Today, NATO is back in the center of world news again. But most of NATO life is not dramatic. It is meetings. It is training. It is planning. It is the slow work of making sure allies can act as one.
What NATO Is, and What It Is Not
NATO is an alliance of sovereign countries. Each country stays in control of itself. NATO does not replace national governments. NATO does not “vote” to take over an army. It does not own a single national military.
Instead, NATO is a place where allies agree on shared security goals. They build common plans. Then each country decides what it will contribute.
NATO’s purpose is to protect the freedom and security of its members through political and military means.
The Big Promise: Article 5
The most famous part of NATO is Article 5.
Article 5 is the collective defense promise. It says that an attack on one ally is treated as an attack on all.
This matters because it changes the math for any attacker. You are not facing one country. You are facing many.
It also matters because it is not automatic in one exact way. Each ally decides what help is “necessary.” That help can include armed force, but it can also include other actions.
NATO has invoked Article 5 only once, after the terrorist attacks of September 11, 2001 on the United States.
The Quiet Tool: Article 4 Talks
NATO is not only about war.
It is also about consultation.
Article 4 is the part of the treaty that supports allies talking when they feel threatened. These talks happen through NATO’s main political forum, the North Atlantic Council.
This is where NATO can act early, instead of late. In other words, it is a way to reduce surprises.
How NATO Makes Decisions
NATO decisions are made by consensus.
That means there is no voting. Allies keep talking until they find a decision all can accept. Sometimes countries agree to disagree on parts, but most decisions are built through steady negotiation.
This consensus rule is slow at times. But it also means every ally owns the decision.
Who Leads NATO
NATO is led day-to-day by a Secretary General. The Secretary General chairs key meetings and helps allies build agreement.

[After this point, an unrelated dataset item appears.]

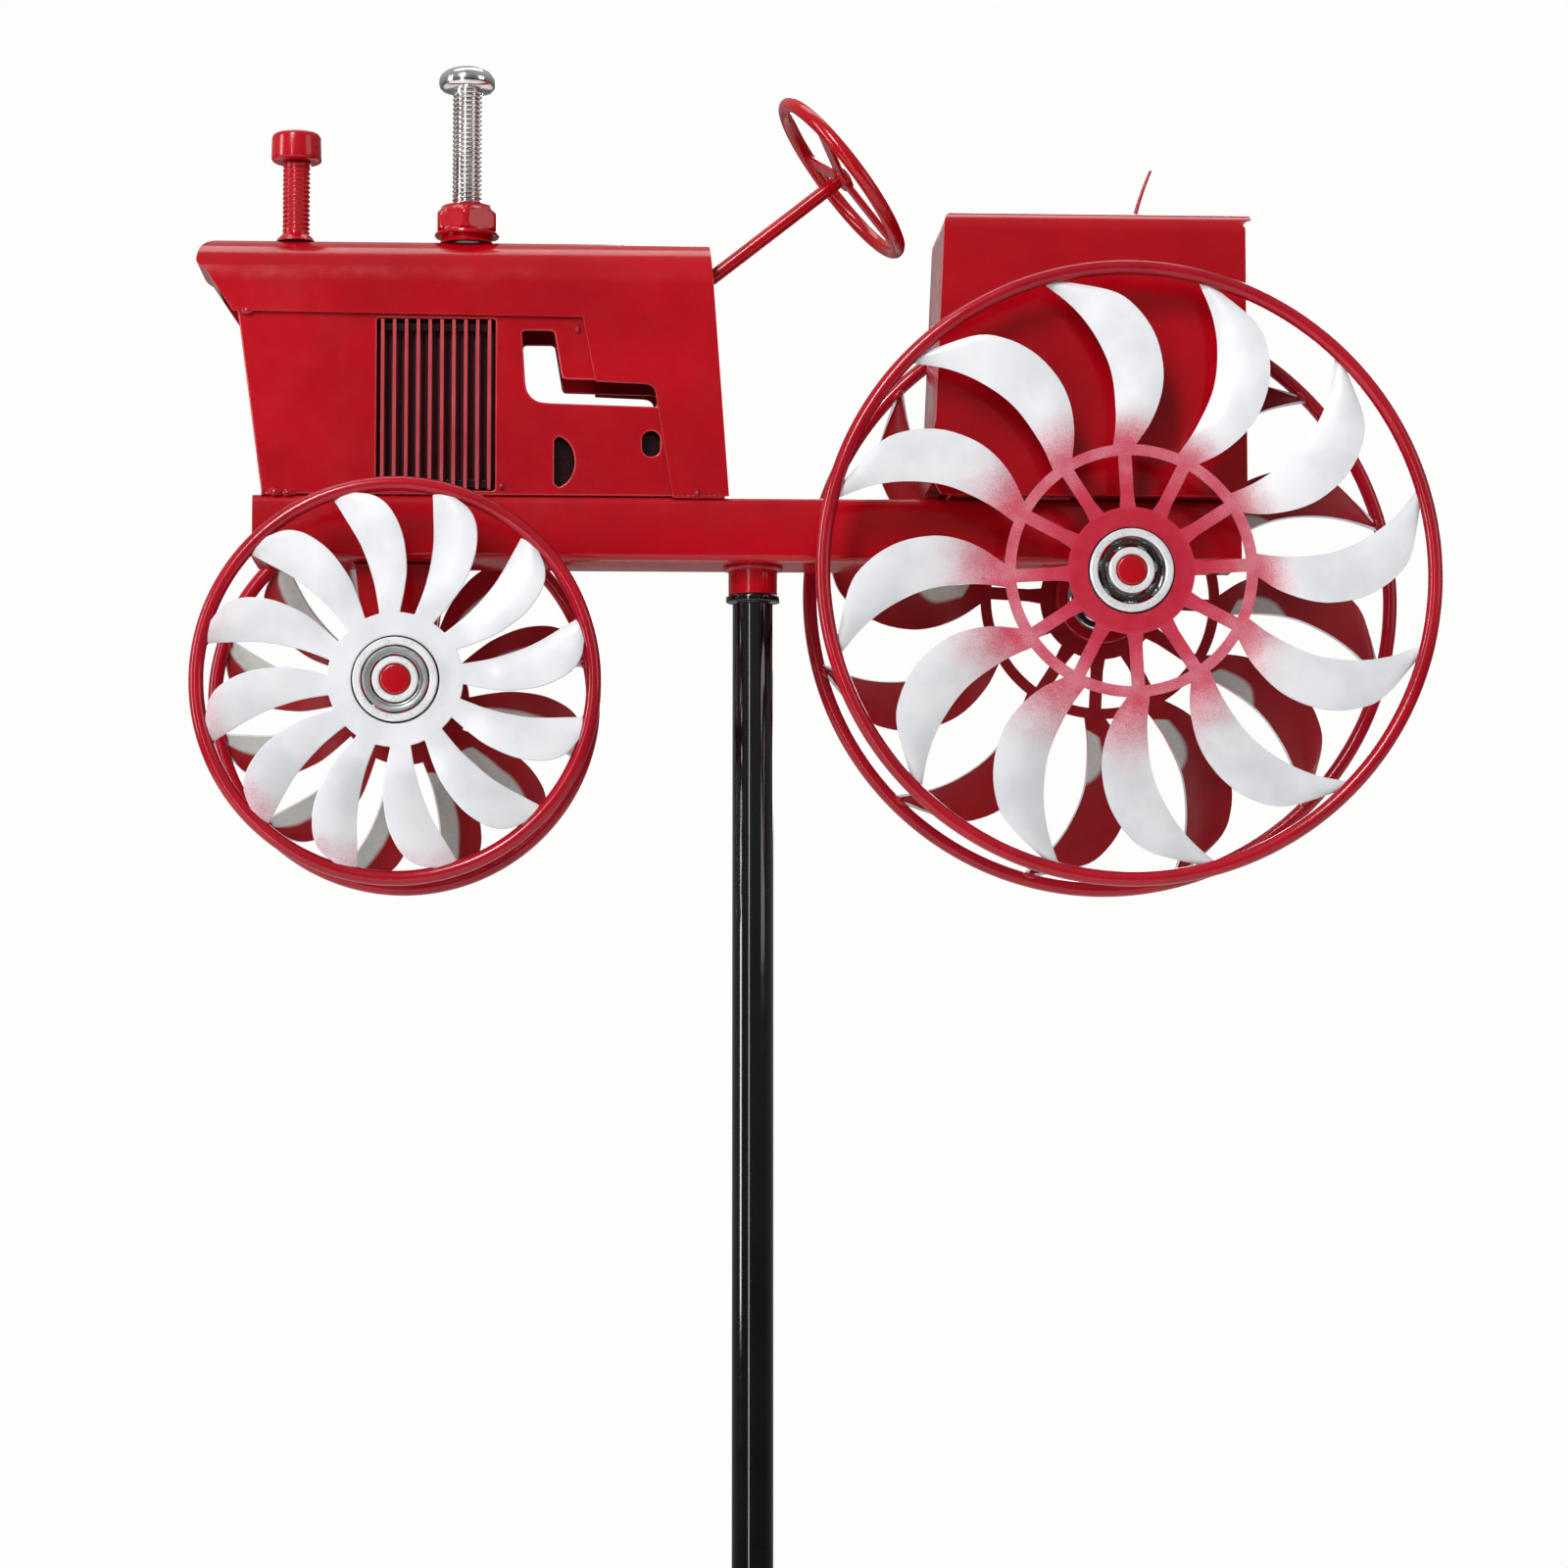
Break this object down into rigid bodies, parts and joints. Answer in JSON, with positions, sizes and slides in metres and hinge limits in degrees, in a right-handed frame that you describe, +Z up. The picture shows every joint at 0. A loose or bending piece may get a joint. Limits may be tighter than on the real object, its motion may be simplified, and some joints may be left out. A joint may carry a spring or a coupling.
{
  "type": "garden wind spinner",
  "caption": "Tractor-shaped garden wind spinner: bladed wheels on ball bearings under a sheet-metal tractor that swivels on a pole with a ground fork.",
  "frame": {"origin": "on the pole's axis at the ground line, which is the underside of the fork's step bar", "axes": "+Z up along the pole, -X towards the tractor's nose, -Y towards the tractor's left side"},
  "size_m": [0.3287, 0.07, 0.935],
  "materials": {
    "body_red": "gloss red enamel",
    "wheel_red": "gloss red enamel",
    "blade_white": "satin pearl white with a red airbrushed fade at the roots",
    "black_paint": "gloss black enamel",
    "chrome": "bright zinc or chrome plate",
    "bearing_steel": "ground bearing steel"
  },
  "bodies": {
    "pole": {"fork_prong_front": "black_paint", "fork_prong_rear": "black_paint", "fork_socket": "black_paint", "fork_step_bar": "black_paint", "pole_lower": "black_paint", "pole_upper": "black_paint", "swivel_pin": "bearing_steel", "swivel_washer": "black_paint"},
    "tractor": {"air_cleaner_screw": "body_red", "chassis_beam": "body_red", "engine_block": "body_red", "exhaust_nut": "body_red", "exhaust_screw": "chrome", "fender_box": "body_red", "fender_floor": "body_red", "front_axle": "body_red", "front_axle_post": "body_red", "front_left_bearing_inner_ring": "bearing_steel", "front_left_spacer": "body_red", "front_plate": "body_red", "front_right_bearing_inner_ring": "bearing_steel", "front_right_spacer": "body_red", "grille_left": "body_red", "grille_right": "body_red", "hood": "body_red", "lever_wire": "body_red", "radiator_core": "body_red", "rear_axle": "body_red", "rear_bulkhead": "body_red", "rear_left_bearing_inner_ring": "bearing_steel", "rear_left_spacer": "body_red", "rear_right_bearing_inner_ring": "bearing_steel", "rear_right_spacer": "body_red", "side_panel_left": "body_red", "side_panel_right": "body_red", "steering_column": "body_red", "steering_wheel": "body_red", "swivel_socket": "body_red"},
    "rear_left_wheel": {"rear_left_bearing_outer_ring": "bearing_steel", "rear_left_hub_cup": "wheel_red", "rear_left_rim": "wheel_red", "rear_left_rotor": "blade_white"},
    "rear_right_wheel": {"rear_right_bearing_outer_ring": "bearing_steel", "rear_right_hub_cup": "wheel_red", "rear_right_rim": "wheel_red", "rear_right_rotor": "blade_white"},
    "front_left_wheel": {"front_left_bearing_outer_ring": "bearing_steel", "front_left_bearing_shield": "bearing_steel", "front_left_hub_cup": "wheel_red", "front_left_rim": "wheel_red", "front_left_rotor": "blade_white"},
    "front_right_wheel": {"front_right_bearing_outer_ring": "bearing_steel", "front_right_bearing_shield": "bearing_steel", "front_right_hub_cup": "wheel_red", "front_right_rim": "wheel_red", "front_right_rotor": "blade_white"},
    "rear_left_cage": {"rear_left_ball_cage": "bearing_steel"},
    "rear_right_cage": {"rear_right_ball_cage": "bearing_steel"},
    "front_left_cage": {"front_left_ball_cage": "bearing_steel"},
    "front_right_cage": {"front_right_ball_cage": "bearing_steel"}
  },
  "joints": [
    {"name": "tractor_swivel", "type": "hinge", "parent": "pole", "child": "tractor", "pos_m": [0, 0, 0.61], "axis": [0, 0, 1], "continuous": true},
    {"name": "rear_left_spin", "type": "hinge", "parent": "tractor", "child": "rear_left_wheel", "pos_m": [0.0977, -0.03, 0.6157], "axis": [0, 1, 0], "continuous": true},
    {"name": "rear_left_cage_roll", "type": "hinge", "parent": "tractor", "child": "rear_left_cage", "pos_m": [0.0977, -0.03, 0.6157], "axis": [0, 1, 0], "continuous": true},
    {"name": "rear_right_spin", "type": "hinge", "parent": "tractor", "child": "rear_right_wheel", "pos_m": [0.0977, 0.03, 0.6157], "axis": [0, 1, 0], "continuous": true},
    {"name": "rear_right_cage_roll", "type": "hinge", "parent": "tractor", "child": "rear_right_cage", "pos_m": [0.0977, 0.03, 0.6157], "axis": [0, 1, 0], "continuous": true},
    {"name": "front_left_spin", "type": "hinge", "parent": "tractor", "child": "front_left_wheel", "pos_m": [-0.0941, -0.028, 0.5863], "axis": [0, 1, 0], "continuous": true},
    {"name": "front_left_cage_roll", "type": "hinge", "parent": "tractor", "child": "front_left_cage", "pos_m": [-0.0941, -0.028, 0.5863], "axis": [0, 1, 0], "continuous": true},
    {"name": "front_right_spin", "type": "hinge", "parent": "tractor", "child": "front_right_wheel", "pos_m": [-0.0941, 0.028, 0.5863], "axis": [0, 1, 0], "continuous": true},
    {"name": "front_right_cage_roll", "type": "hinge", "parent": "tractor", "child": "front_right_cage", "pos_m": [-0.0941, 0.028, 0.5863], "axis": [0, 1, 0], "continuous": true}
  ],
  "couplings": [
    {"joint": "rear_left_cage_roll", "follows": "rear_left_spin", "ratio": 0.6333},
    {"joint": "rear_right_cage_roll", "follows": "rear_right_spin", "ratio": 0.6333},
    {"joint": "front_left_cage_roll", "follows": "front_left_spin", "ratio": 0.6333},
    {"joint": "front_right_cage_roll", "follows": "front_right_spin", "ratio": 0.6333}
  ]
}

As of now, NATO’s Secretary General is Mark Rutte, who took office on October 1, 2024.
The top political decision-making body is the North Atlantic Council (NAC).
How Many Countries Are in NATO
Right now, NATO has 32 member countries.
The alliance started with 12 members in 1949. Over time, more joined through rounds of enlargement.
Two of the newest members are:
- Finland, which joined in 2023
- Sweden, which joined in 2024
This growth matters because NATO is not a closed club. The treaty says membership is open to European states that can support the treaty’s principles and contribute to security in the North Atlantic area.
NATO’s Core Jobs
NATO often describes its work through three core tasks:
- Deterrence and defence
- Crisis prevention and management
- Cooperative security
These phrases sound formal. But they map to real daily work.
Deterrence and defence
This is NATO’s “do not try it” message.
It includes posture, readiness, and plans to defend allies if needed.
Deterrence is not only about tanks. It is also about clear signals. It is also about being prepared.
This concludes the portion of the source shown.